I would by wary of the private equity suggestion as I seem to remember one of these entities has yet to repay the full loan advanced by the |Japanese Government to a Japanese bank they acquired in a similar deal a decade ago.

Valuing assets at other than their true value is a recipe for prolonging the pain- better a sharp shock than a lost decade.

When receiving bad news, the way people receive that news usually goes through different stages beginning with shock and denial, followed by anger, acceptance and adjustment.

I fear with our accidental Taoiseach that he is still stuck in the first stage.
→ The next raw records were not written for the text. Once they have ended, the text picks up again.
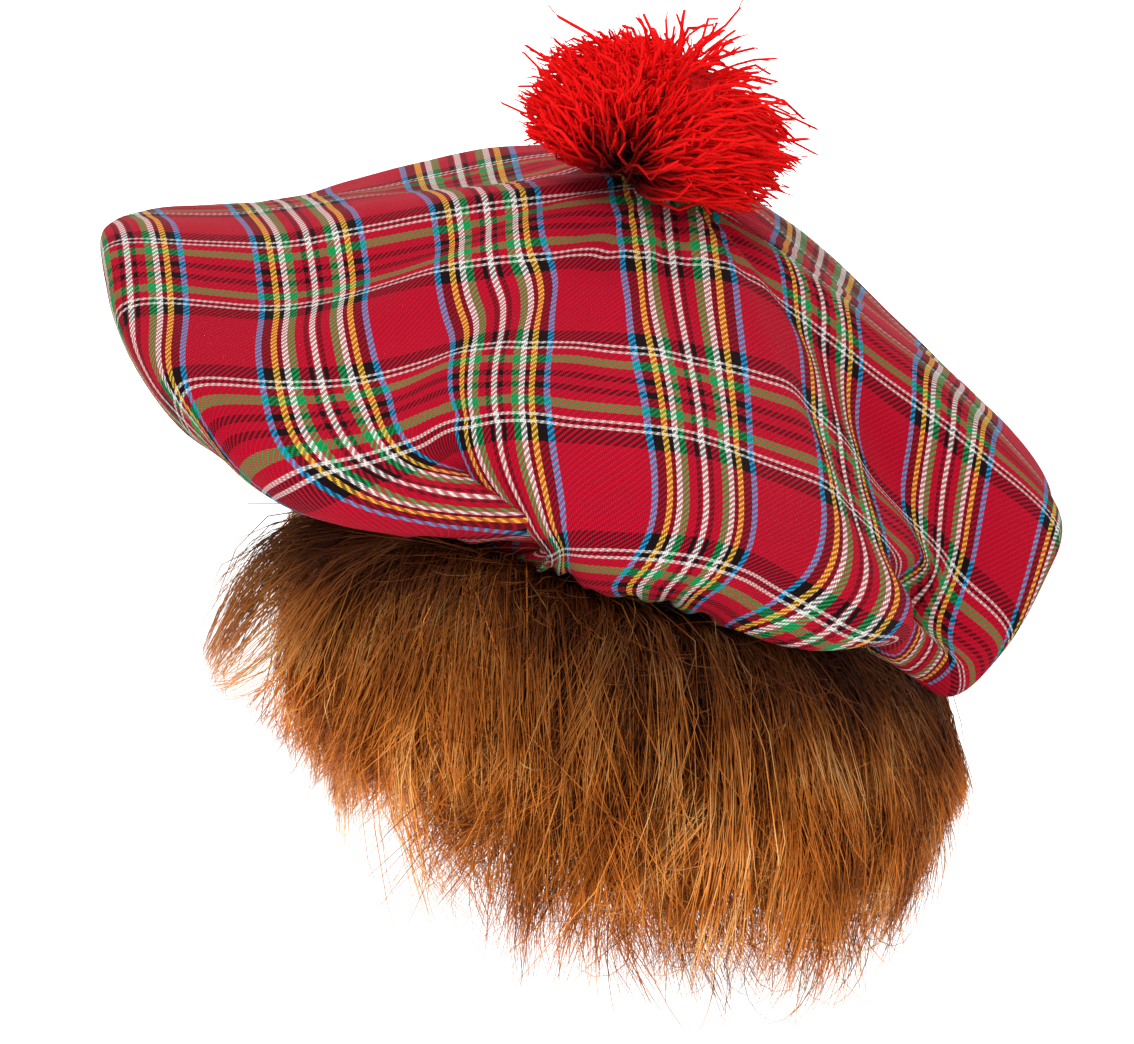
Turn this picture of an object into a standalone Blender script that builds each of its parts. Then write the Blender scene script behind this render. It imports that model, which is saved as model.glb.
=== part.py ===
"""A tam o'shanter: a floppy tartan crown gathered into a head ring, a yarn pompom
on its peak, and a fall of faux fur hair round its back and sides.

Metres, +Z up. The origin is the centre of the head opening. The wearer faces +Y.
Azimuths are in degrees from -Y, the back of the head, and grow towards +X.
"""

import math

import bpy
import numpy as np

OBJECT_NAME = "tam_o_shanter"
MM = 0.001
GAP = 0.35

# The head opening is an oval of an adult 56 cm head, tilted down towards +X.
OPENING_HALF_X = 84.0
OPENING_HALF_Y = 93.0
OPENING_TILT = 15.0

# The crown is one circle of cloth, gathered at the opening and held up at its peak.
PEAK = (12.0, 0.0, 108.0)
CROWN_WALL = 1.4
UNDERSIDE_SAG = 3.0
EDGE_OUT = 2.5

# The tape inside the opening that the gathers are sewn to.
BAND_THICK = 1.5
BAND_TOP = 9.0
BAND_BOTTOM = -11.0
BAND_SIDES = 72

# The knitted backing of the fur hangs inside the band, open at the face.
BACKING_THICK = 1.5
BACKING_TOP = -3.0
BACKING_DROP = 28.0
FACE_OPEN_AT = 125.0
BACKING_STEP = 5.0

# The fur's outer form, and how its locks swell and lengthen it.
HAIR_STEP = 6.25
LOCK_PITCH = 25.0
LOCK_SWELL = 2.5
LOCK_LENGTH = 7.0
HAIR_TOP_GAP = 1.2
ROOT_GAP = 1.0
HEM_THICK = 13.0
INNER_FACE = 33.0

# The pompom is a flattened ball of cut yarn that leans with the crown under it.
POMPOM_CENTRE = (10.5, -2.0, 126.7)
POMPOM_HALF = (40.0, 39.0, 27.0)
POMPOM_LEAN_X = 12.0
POMPOM_LEAN_Y = 12.0
POMPOM_BASE = -17.0
POMPOM_TUFT = 0.05

# A row for each section of the crown, from its peak to the opening. Cloth is the
# direction on the flat circle of cloth. Turn is the azimuth that it lies at, from
# turn_top near the peak to turn at the knee, and swing adds to it at the rim.
# Out and down are millimetres from the peak. Dome lifts the slope above a straight
# line, roll is how far the rim curls under, notch pinches the cloth into a valley
# above the rim, and ease is cloth length over surface length.
CROWN_COLUMNS = ("cloth turn_top dome turn knee_out knee_down "
                 "swing rim_out rim_down roll notch ease").split()
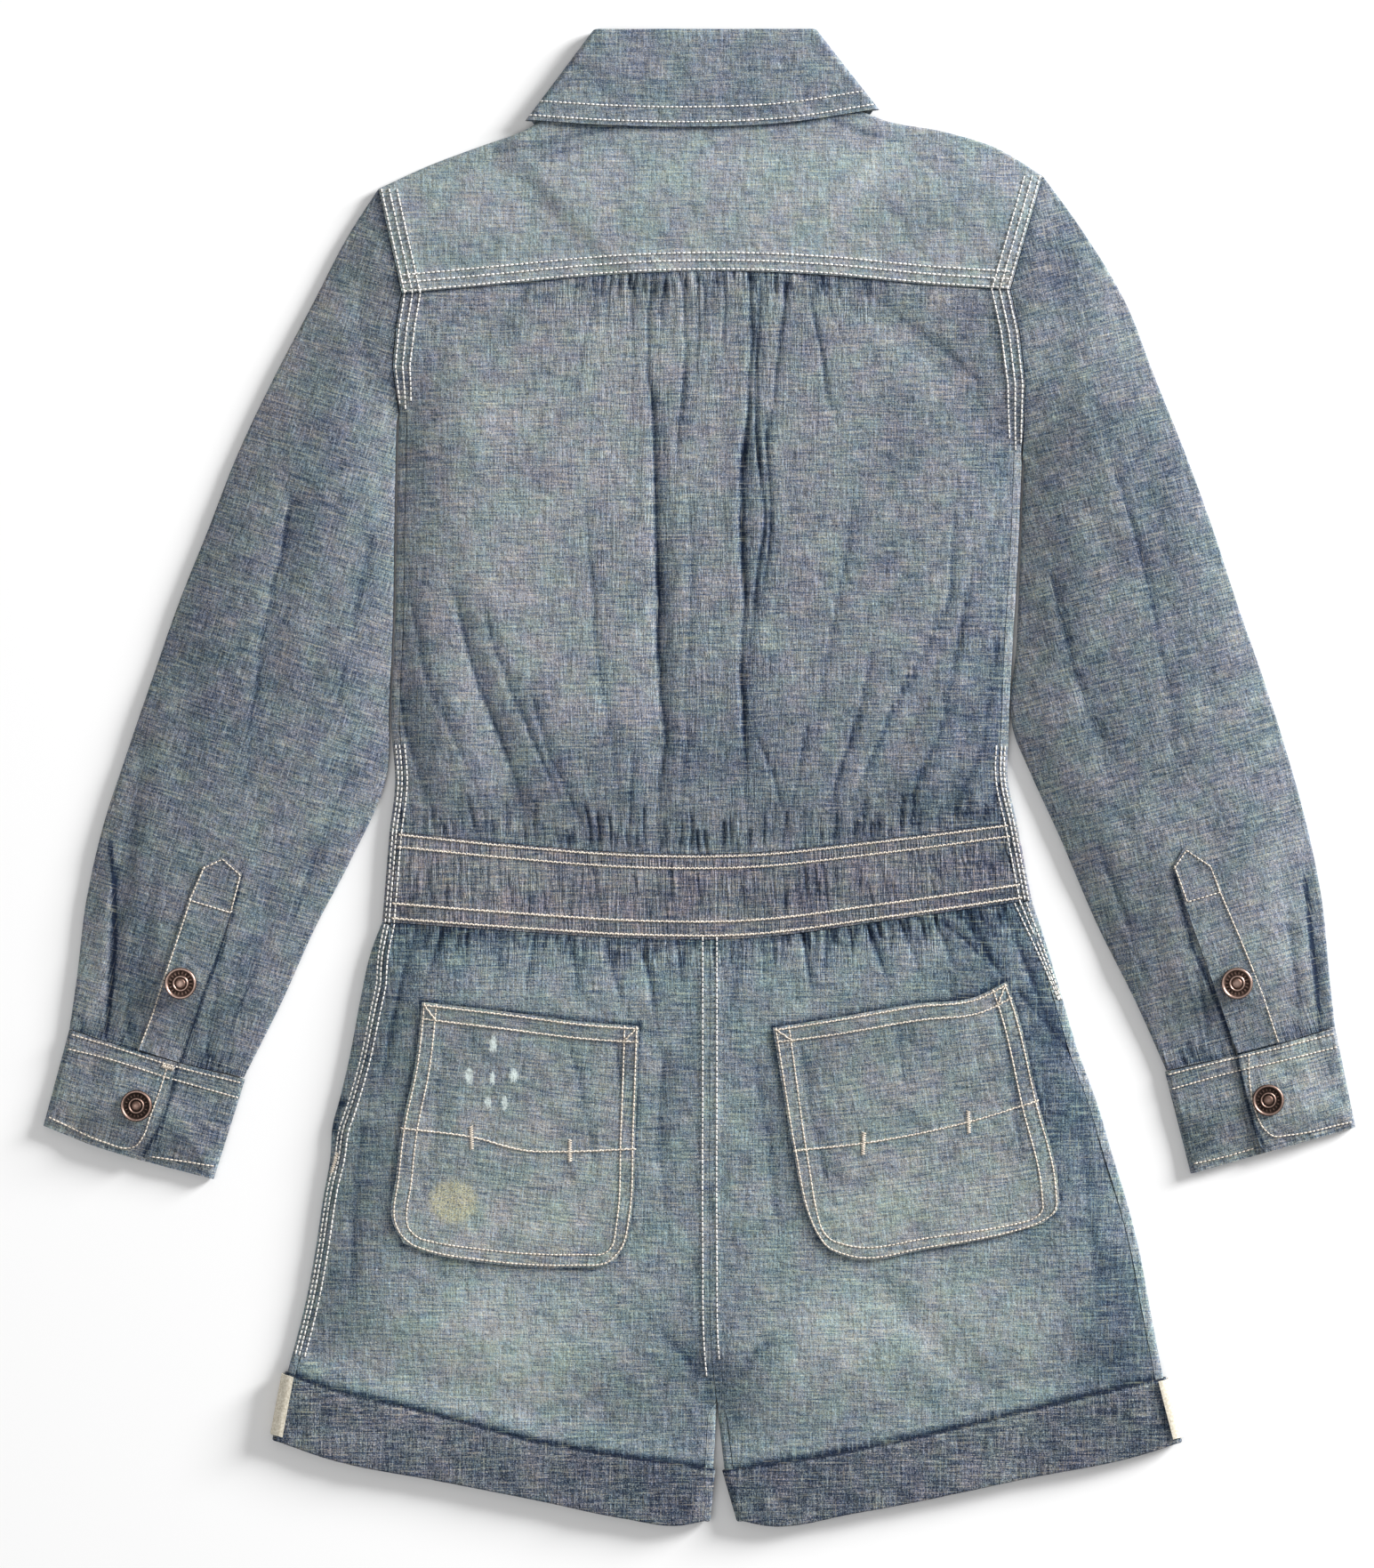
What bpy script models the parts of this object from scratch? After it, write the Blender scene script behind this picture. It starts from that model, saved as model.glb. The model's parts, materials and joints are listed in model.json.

People react differently in crises as evidence in recent studies that studied why some people survive and some people die in crisis situations. (See http://www.time.com/time/magazine/article/0,9171,1810315,00.html )

In summary the people who have best chance of survival are those who react and respond appropriately while those who carry on as normal choosing to blank out the peril that is upon them are naturally more likely to be doomed.

Evidence the delay in implementing necessary cuts in public spending – this is being done in the hope that things may not be so bad in 6 months time – but ironically the delay will prove worse in the long term for both private and public sector tax payers.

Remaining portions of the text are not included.